Additionally, With the advent of global warming and more irregular weather patterns, PNG production flows are going likely to become more volatile. This can be seen in their export volumes over the past few years where production fluctuates from as low as 711,481 60Kg bags in 2015 to 1,137,886 the following year. 

Infrastructure was another frequently talked about issue. Despite some large upgrades in recent years such as the new port at Lae, the major problems arise once you leave the port as the roads are all in very poor condition. This makes trucking and moving products extremely expensive, slow and unpredictable. Yet, there is promising news on the horizon as the government is in the process of approving a new Highlands Highway project that will see the upgrade of the road from port to highlands. This is due for completion in 2021.

With the significant growth of PNGs population over the past 30 years, increasing from 2 to 8 million people, much of the infrastructure and utility services are still working on the basis of population numbers from 30 years ago. Infrastructure assets like water supply and power simply cannot keep up with demand. This has passed on additional overhead costs to the coffee industry just to keep a flow of coffee into the world market.

The coffee Industry Board of PNG operates a coffee research institute that has a wealth of knowledge and research about all things coffee in PNG from varieties to farming techniques that have been built up for 40+ years. However, this knowledge has struggled to reach smallholder farmers across the country due to politics and the overwhelming tribal nature of PNG society.

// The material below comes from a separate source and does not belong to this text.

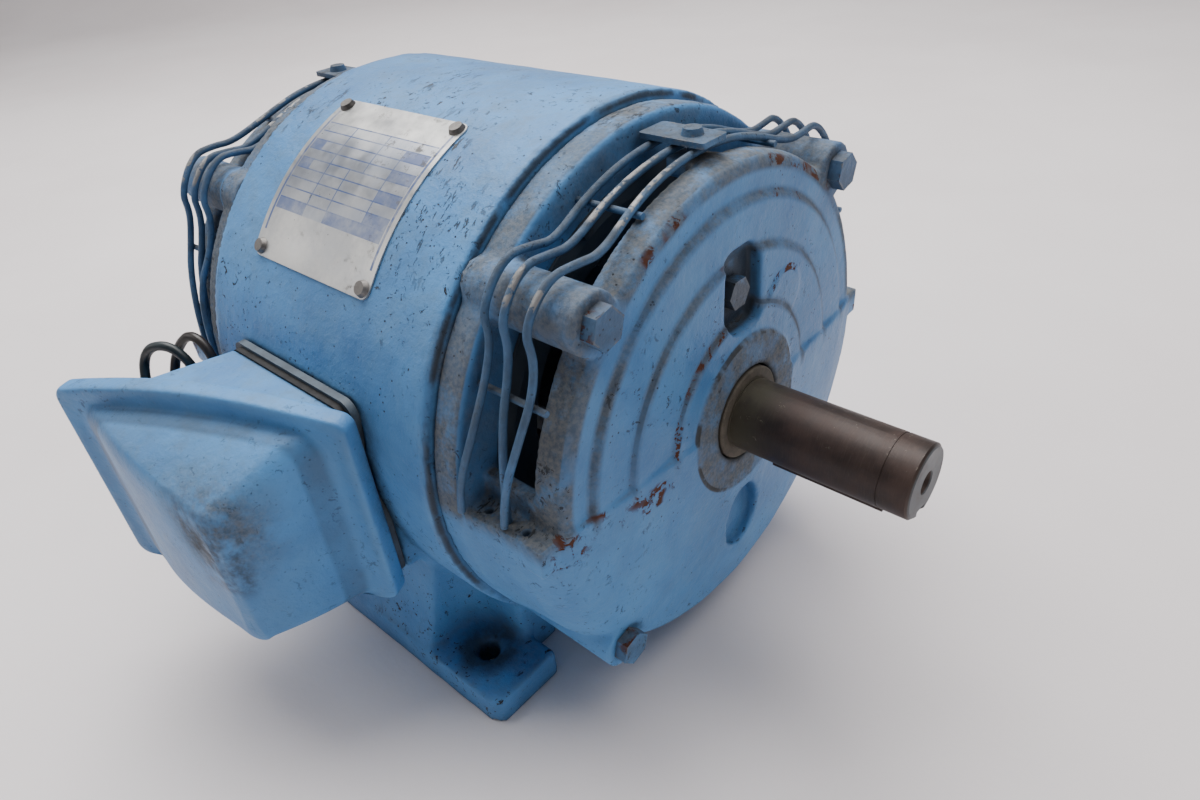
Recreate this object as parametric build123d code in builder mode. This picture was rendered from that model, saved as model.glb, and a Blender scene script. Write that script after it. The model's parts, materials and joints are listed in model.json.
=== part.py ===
from build123d import *
from math import atan2, cos, degrees, hypot, pi, radians, sin, tan
import os

# A foot-mounted, open drip-proof induction motor with a 182T frame, in millimetres.
# The origin is the centre of the foot bolt pattern, on the floor plane. +X runs along the shaft out of
# the drive end, +Z is up, and the conduit box is on the -Y side.

# ---- Driving dimensions ----------------------------------------------------------------------------
SHAFT_Z = 114.3             # shaft height over the feet
FOOT_HOLE_X = 57.15         # half the foot hole spacing along the shaft
FOOT_HOLE_Y = 95.25         # half the foot hole spacing across the shaft
FOOT_HOLE_R = 5.16

FRAME_R = 112.3             # cast frame barrel
FRAME_BORE_R = 103.0
FRAME_BACK, FRAME_FRONT = -72.4, 69.3
FRAME_LENGTH = FRAME_FRONT - FRAME_BACK
FRAME_MIDDLE = (FRAME_FRONT + FRAME_BACK) / 2

FOOT_HALF_LENGTH = 82.0
FOOT_INNER_Y, FOOT_OUTER_Y = 78.3, 113.6
FOOT_HEIGHT = 15.0
LEG_HALF_LENGTH = 66.0

BOLT_CIRCLE_R = 101.7       # bell bolts, one at each 45 degree position
BOLT_ANGLES = (45, 135, 225, 315)
BOLT_R = 3.97
BOLT_HEAD_AF = 12.7
BOLT_HEAD_HEIGHT = 5.2
BOLT_DEPTH = 16.0           # thread engaged in the frame
PILLAR_R = 10.5             # cast pillar round each bell bolt

# Axial sizes of a bell count outwards from the face of the frame that it is bolted to.
SPIGOT_DEPTH = 5.0
FLANGE_R = 108.5
FLANGE_WIDTH = 13.0
WEB_BACK, WEB_R = 8.0, 85.0
PLATE_R = 97.0
PLATE_BACK, PLATE_FRONT = 37.0, 48.9
STEPS = ((82.5, 51.4), (64.5, 53.4), (43.0, 55.0))   # radius and level of each step of the upper half
HUB_R, HUB_FRONT, HUB_BACK = 33.0, 56.7, 30.0
HUB_OUTER_R = 39.0
LEDGE_Z = 4.0               # top of the closed lower half, over the shaft centre

SHAFT_R = 14.2875
SHAFT_SHOULDER_X, SHAFT_END_X = 127.0, 196.85
KEY_SIZE, KEY_LENGTH, KEY_START_X = 6.35, 44.45, 140.5
KEY_LINE_X, KEY_LINE_WIDTH = 185.2, 1.0    # a shallow turned groove just past the key's end
KEY_LINE_DEPTH = 0.3
KEY_ANGLE = -5.0            # the shaft stands turned so far from having its key straight down
KEY_SEAT_R = 10.76          # bottom of the key seat, from the shaft centre
DRIVE_BEARING = dict(bore_r=15.0, outer_r=31.0, width=16.0, ball_r=4.76, balls=9)
REAR_BEARING = dict(bore_r=12.5, outer_r=26.0, width=15.0, ball_r=3.97, balls=9)
DRIVE_BEARING_OUT = 47.6    # outer face of each bearing, counted from the frame's face
REAR_BEARING_OUT = 48.0
SLINGER_R = 18.9
SHAFT_HOLE_R = 19.6
RUNNING_GAP = 0.05

CORE_LENGTH = 90.0
CORE_R, CORE_BORE_R = 92.0, 57.4
SLOTS, SLOT_WIDTH, SLOT_R = 36, 5.4, 76.0
COIL_R, END_TURN_R, END_TURN_LENGTH = 60.5, 82.0, 22.0
ROTOR_R, ROTOR_SEAT_R = 57.0, 20.0
ROTOR_BARS, ROTOR_BAR_R, ROTOR_BAR_CIRCLE_R = 28, 2.6, 52.0
END_RING_LENGTH, BLADE_LENGTH, BLADES = 10.0, 16.0, 8

WIRE_R = 1.4
WIRE_OUT = (18.7, 27.7, 36.7)   # the three guard wires, counted from the frame's face
GUARD_END_Y, GUARD_TOP_R = 101.0, 101.0     # where the wires end on the ledge, and their height on top
GUARD_CLIP = (27.0, 14.0, 2.0)
GUARD_CLIP_OUT = 28.0
CLIP_SCREW_OUT, CLIP_SCREW_R = 32.2, 1.9
CLIP_BOTTOM = GUARD_TOP_R + WIRE_R      # height of the clip's underside over the shaft centre

BAFFLE_CIRCLE_R, BAFFLE_ANGLES = 88.0, (65, 115, 245, 295)      # screws that hold the air baffles
BAFFLE_SCREW_R = 1.6
GREASE_PLUG_PLACE = (0.5, 50)   # across and over the shaft centre

PLATE_WIDTH, PLATE_ARC = 75.0, 38.0     # nameplate: length along the frame and angle round it
PLATE_X, PLATE_ANGLE = -6.5, 127.0
PLATE_THICKNESS = 0.6
DRIVE_SCREW_X, DRIVE_SCREW_ARC = 33.5, 17.0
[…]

Overall, from a personal standpoint I’m somewhat saddened by the way PNG has stagnated their coffee production, with little development over the past 30 years. Looking at a similar sized producing country, Honduras, over the same time have pushed forward, reinvesting in producers and production. It is clear PNG has not done the same. In the latter part of the 1980s PNG’s total production reached over 1.4 million 60 Kg bags. In recent years production has been as little as half of that number. As for Honduras, their production has risen from 1 to 7 million 60 Kg bags over the same time period. This lack of investment is also now perceivable in the cup as there has been a slow but steady decline in quality. I believe this to be a consequence of the relationship between the average age of trees and a lack of security for the farmers’ crops (cherries literally get stolen off trees). It will be interesting to see whether PNG’s coffee will be reignited in the coming years.